Maria Stolbova (, born 3 May 1984 in Perm) is a Russian rhythmic gymnast, an Honoured Master of Sports, and a World and European champion.

Biography 
Stolbova was born in Perm in 1984. She won a silver medal at the Russian Junior Championship in 1996. In 1998, she was admitted to the Specialised School for Young Olympic Trainees No. 74 in Moscow.

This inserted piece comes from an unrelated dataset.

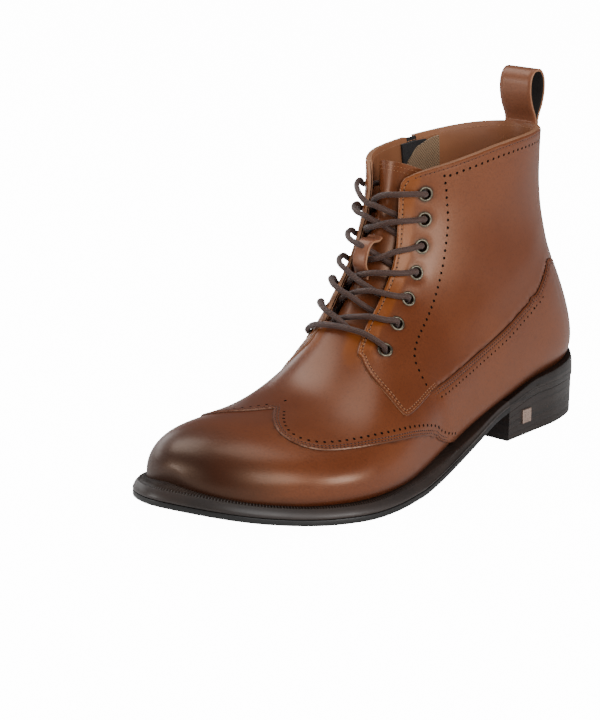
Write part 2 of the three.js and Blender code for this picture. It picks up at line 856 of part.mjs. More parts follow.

Later that year she became a member of the Russian youth team. 
 
In 1999, she won the Championship of the Russian Armed Forces. 

In 2002, she won gold in group exercises with the Russian national team (alongside Ksenia Dzhalaganiya and others) at both the World and European Rhythmic Gymnastics Championships. 
 
After retiring from professional sport that year, she became a model, posing for photoshoots in Playboy, Maxim and other magazines. 
 
In 2009, she married businessman George (Egor) Vitalievich Sirota. 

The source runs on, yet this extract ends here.